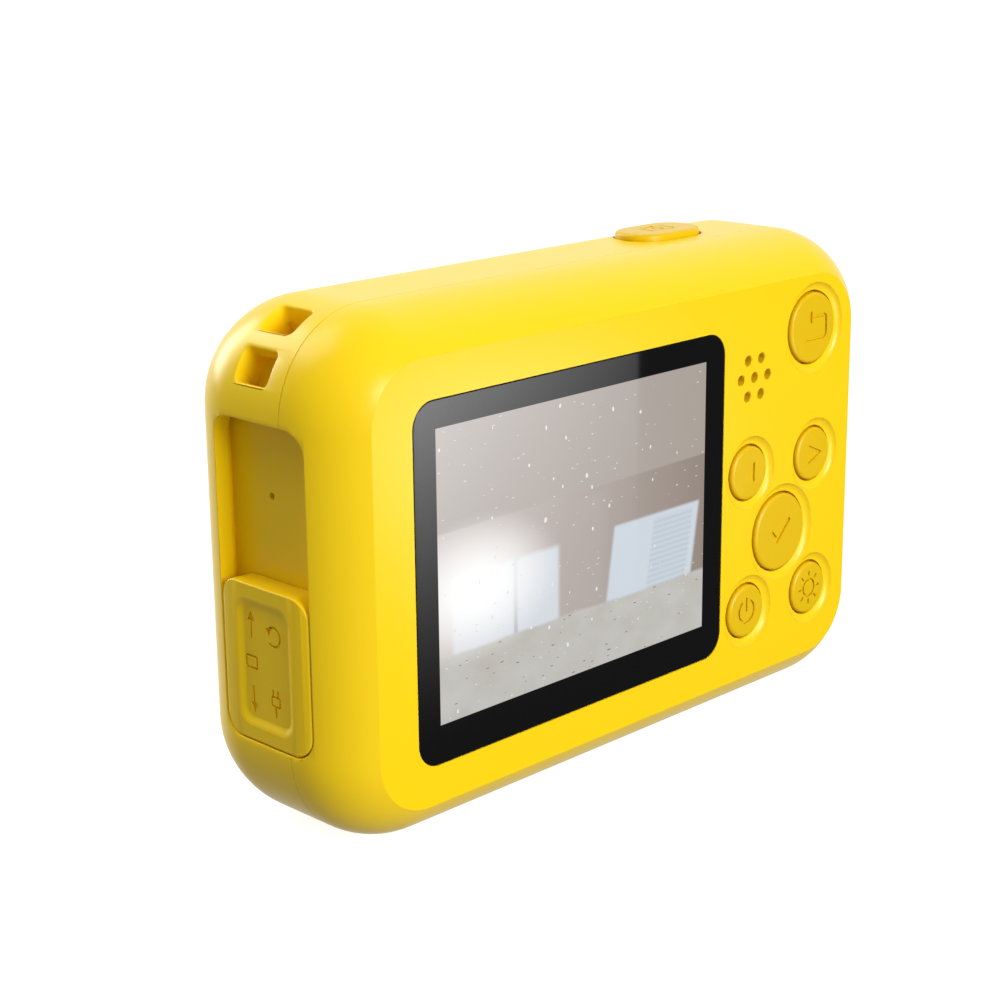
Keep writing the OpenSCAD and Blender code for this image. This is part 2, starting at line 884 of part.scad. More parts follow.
module pill(length, width, low, high, edge_r) {
    run = length - width;
    for (side = [0, 1]) mirror([side, 0, 0]) translate([run / 2, 0, 0]) rotate([0, 0, -90])
        rotate_extrude(angle = 180) pill_profile(width / 2, low, high, edge_r);
    for (side = [0, 1]) mirror([0, side, 0]) translate([-run / 2, 0, 0]) rotate([90, 0, 90])
        linear_extrude(run) pill_profile(width / 2, low, high, edge_r);
}

// Outline of a camera
module shutter_mark() {
    ring_outline(4.6, 3, 0.6, mark_line);
    translate([-0.8, 1.4]) square([1.6, 0.5]);
    ring_line(0.85, mark_line);
}

module shutter_key() {
    top = body_h + shutter_out;
    color(key_yellow) difference() {
        union() {
            translate([shutter_x, rear_y + shutter_d, 0])
                pill(shutter_l - 2 * key_gap, shutter_w - 2 * key_gap, body_h - wall - 1, top, key_round);
            intersection() {
                level_plate(body_h - wall - 0.8, body_h - wall) translate([shutter_x, shutter_d])
                    pill_outline(shutter_l + 1.2, shutter_w + 1.2);
                case_form(wall + gap);
            }
            level_plate(shutter_low, body_h - wall) translate([shutter_x, shutter_d]) circle(1.6);
        }
        level_plate(top - mark_depth, top + past) translate([shutter_x, shutter_d]) shutter_mark();
    }
}

module shutter_plunger() {
    color(black) level_plate(shutter_plunger_low, shutter_low) translate([shutter_x, shutter_d])
        circle(plunger_r);
}

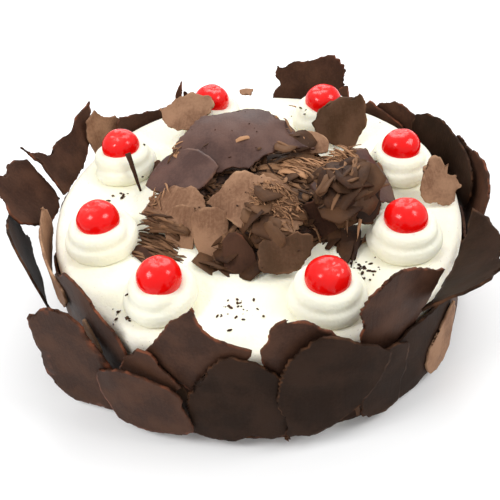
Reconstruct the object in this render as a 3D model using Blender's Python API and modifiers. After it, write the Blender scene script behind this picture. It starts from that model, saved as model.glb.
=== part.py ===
"""Black forest cake: a round cake under whipped cream, with a wall of chocolate shards round
its side, eight piped cream dollops that each hold a cherry, and a heap of chocolate in the middle.

Metres, +Z up. The origin is the centre of the cake's flat base, and the front is -Y.
An azimuth is measured from the front, positive towards +X.
"""

import math
import random
from collections import namedtuple

import bmesh
import bpy
import numpy
from mathutils import Vector
from mathutils.bvhtree import BVHTree

MM = 0.001

# Driving dimensions
CAKE_RADIUS = 100 * MM
CAKE_HEIGHT = 54 * MM
CAKE_EDGE_ROUND = 4 * MM
CAKE_SEGMENTS = 48

GAP = 0.35 * MM                     # clear space between touching pieces
SHEET_THICKNESS = 1.3 * MM
SHEET_CELL = 9.5 * MM               # size of one facet on a chocolate sheet
RAGGED_EDGE = 0.7 * MM              # how far a broken edge wanders
WALL_FOOT = 0.8 * MM                # lowest point of any shard above the base
WALL_BEND = 104                     # mm, the radius that most of the wall's shards are bent to
SHARD_TURNS = (0, -3, 3, -6, 6, -9, 9)      # degrees that a shard may turn to lie closer
WORTH_TURNING = 0.3 * MM            # how much closer it has to lie for that
SETTLE_STEP = 0.8 * MM              # first step of a sheet away from what it touches
SETTLE_HALVINGS = 3                 # how often that step is then halved
MOST_INSIDE = 0.95                  # share of a bend's radius past which a sheet stays flat

DOLLOP_RING_RADIUS = 76.3 * MM
DOLLOP_RADIUS = 17.5 * MM
DOLLOP_HEIGHT = 13 * MM
DOLLOP_SEGMENTS = 16

CHERRY_RADIUS = 9.8 * MM
CHERRY_LIFT = 15.0 * MM             # cherry's centre above the cake's top
CHERRY_FLATNESS = 0.88              # its height to its width
CHERRY_PIT_DEPTH = 1.6 * MM

HEAP_CENTRE = (1 * MM, 0)
HEAP_RADII = (47 * MM, 41 * MM)
HEAP_HEIGHT = 13 * MM

# Where each dollop and its cherry stand: name, azimuth in degrees, size relative to the mean
DOLLOPS = (
    ("front_left", -34, 1.00),
    ("front_right", 21, 1.00),
    ("left", -73, 1.04),
    ("right", 60, 1.00),
    ("left_back", -118, 0.98),
    ("right_back", 102, 0.96),
    ("back_left", -165, 0.97),
    ("back_right", 147, 1.00),
)

# A shard on the wall: its azimuth in degrees, the height of its middle and its outline in mm,
# how far its top leans out from upright, in degrees, and the radius in mm that it is bent to,
# where 0 is flat. Later shards lie over earlier ones.
# Every outline is the eight points of a bent four-sided patch, clockwise from the bottom left:
# corner, middle of side, corner, middle of side, and so on.
WallShard = namedtuple("WallShard", "name azimuth height lean outline bend", defaults=(WALL_BEND,))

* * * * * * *

§ Task goal:
Repeat the data precisely, line by line.

§ Finished exercise:
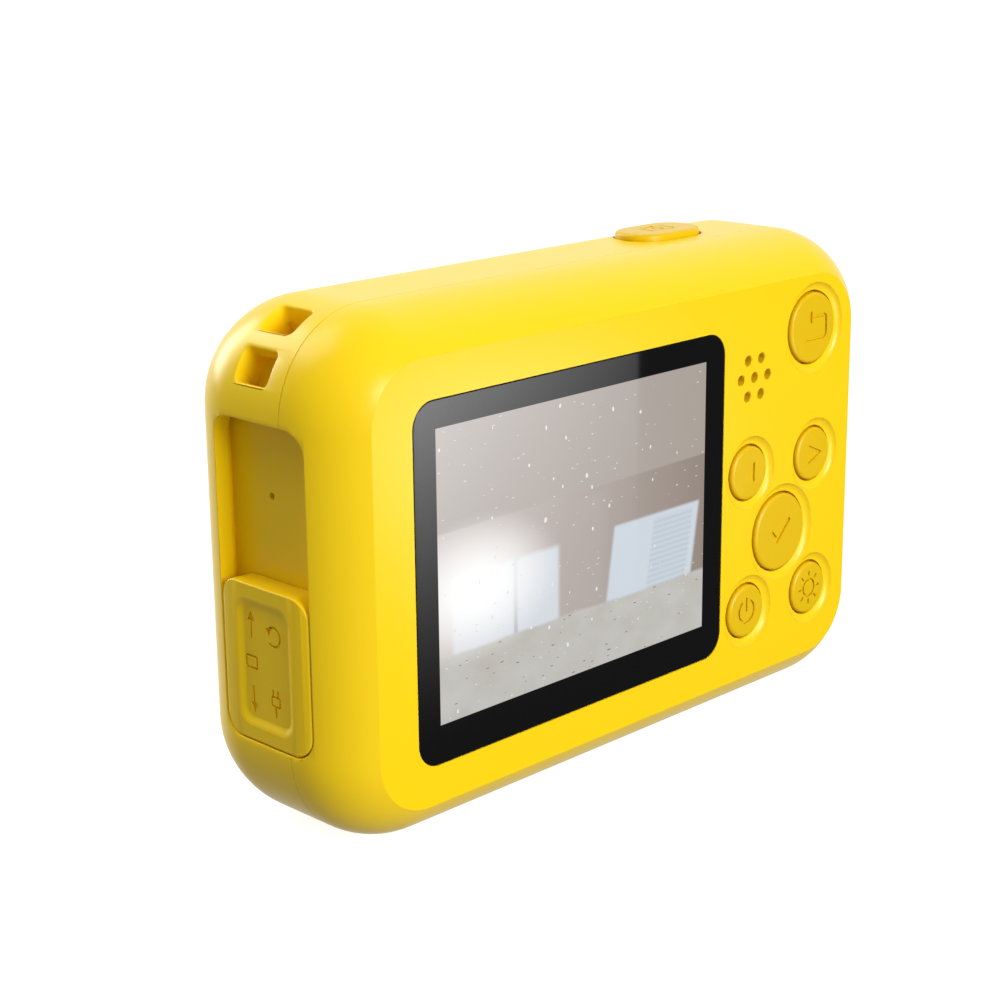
Keep writing the OpenSCAD and Blender code for this image. This is part 2, starting at line 884 of part.scad. More parts follow.
module pill(length, width, low, high, edge_r) {
    run = length - width;
    for (side = [0, 1]) mirror([side, 0, 0]) translate([run / 2, 0, 0]) rotate([0, 0, -90])
        rotate_extrude(angle = 180) pill_profile(width / 2, low, high, edge_r);
    for (side = [0, 1]) mirror([0, side, 0]) translate([-run / 2, 0, 0]) rotate([90, 0, 90])
        linear_extrude(run) pill_profile(width / 2, low, high, edge_r);
}

// Outline of a camera
module shutter_mark() {
    ring_outline(4.6, 3, 0.6, mark_line);
    translate([-0.8, 1.4]) square([1.6, 0.5]);
    ring_line(0.85, mark_line);
}

module shutter_key() {
    top = body_h + shutter_out;
    color(key_yellow) difference() {
        union() {
            translate([shutter_x, rear_y + shutter_d, 0])
                pill(shutter_l - 2 * key_gap, shutter_w - 2 * key_gap, body_h - wall - 1, top, key_round);
            intersection() {
                level_plate(body_h - wall - 0.8, body_h - wall) translate([shutter_x, shutter_d])
                    pill_outline(shutter_l + 1.2, shutter_w + 1.2);
                case_form(wall + gap);
            }
            level_plate(shutter_low, body_h - wall) translate([shutter_x, shutter_d]) circle(1.6);
        }
        level_plate(top - mark_depth, top + past) translate([shutter_x, shutter_d]) shutter_mark();
    }
}

module shutter_plunger() {
    color(black) level_plate(shutter_plunger_low, shutter_low) translate([shutter_x, shutter_d])
        circle(plunger_r);
}

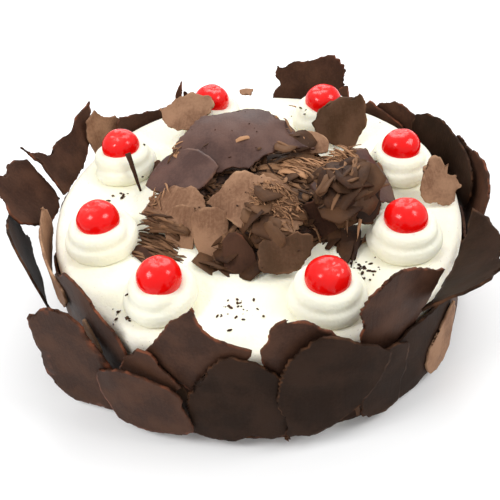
Reconstruct the object in this render as a 3D model using Blender's Python API and modifiers. After it, write the Blender scene script behind this picture. It starts from that model, saved as model.glb.
=== part.py ===
"""Black forest cake: a round cake under whipped cream, with a wall of chocolate shards round
its side, eight piped cream dollops that each hold a cherry, and a heap of chocolate in the middle.

Metres, +Z up. The origin is the centre of the cake's flat base, and the front is -Y.
An azimuth is measured from the front, positive towards +X.
"""

import math
import random
from collections import namedtuple

import bmesh
import bpy
import numpy
from mathutils import Vector
from mathutils.bvhtree import BVHTree

MM = 0.001

# Driving dimensions
CAKE_RADIUS = 100 * MM
CAKE_HEIGHT = 54 * MM
CAKE_EDGE_ROUND = 4 * MM
CAKE_SEGMENTS = 48

GAP = 0.35 * MM                     # clear space between touching pieces
SHEET_THICKNESS = 1.3 * MM
SHEET_CELL = 9.5 * MM               # size of one facet on a chocolate sheet
RAGGED_EDGE = 0.7 * MM              # how far a broken edge wanders
WALL_FOOT = 0.8 * MM                # lowest point of any shard above the base
WALL_BEND = 104                     # mm, the radius that most of the wall's shards are bent to
SHARD_TURNS = (0, -3, 3, -6, 6, -9, 9)      # degrees that a shard may turn to lie closer
WORTH_TURNING = 0.3 * MM            # how much closer it has to lie for that
SETTLE_STEP = 0.8 * MM              # first step of a sheet away from what it touches
SETTLE_HALVINGS = 3                 # how often that step is then halved
MOST_INSIDE = 0.95                  # share of a bend's radius past which a sheet stays flat

DOLLOP_RING_RADIUS = 76.3 * MM
DOLLOP_RADIUS = 17.5 * MM
DOLLOP_HEIGHT = 13 * MM
DOLLOP_SEGMENTS = 16

CHERRY_RADIUS = 9.8 * MM
CHERRY_LIFT = 15.0 * MM             # cherry's centre above the cake's top
CHERRY_FLATNESS = 0.88              # its height to its width
CHERRY_PIT_DEPTH = 1.6 * MM

HEAP_CENTRE = (1 * MM, 0)
HEAP_RADII = (47 * MM, 41 * MM)
HEAP_HEIGHT = 13 * MM

# Where each dollop and its cherry stand: name, azimuth in degrees, size relative to the mean
DOLLOPS = (
    ("front_left", -34, 1.00),
    ("front_right", 21, 1.00),
    ("left", -73, 1.04),
    ("right", 60, 1.00),
    ("left_back", -118, 0.98),
    ("right_back", 102, 0.96),
    ("back_left", -165, 0.97),
    ("back_right", 147, 1.00),
)

# A shard on the wall: its azimuth in degrees, the height of its middle and its outline in mm,
# how far its top leans out from upright, in degrees, and the radius in mm that it is bent to,
# where 0 is flat. Later shards lie over earlier ones.
# Every outline is the eight points of a bent four-sided patch, clockwise from the bottom left:
# corner, middle of side, corner, middle of side, and so on.
WallShard = namedtuple("WallShard", "name azimuth height lean outline bend", defaults=(WALL_BEND,))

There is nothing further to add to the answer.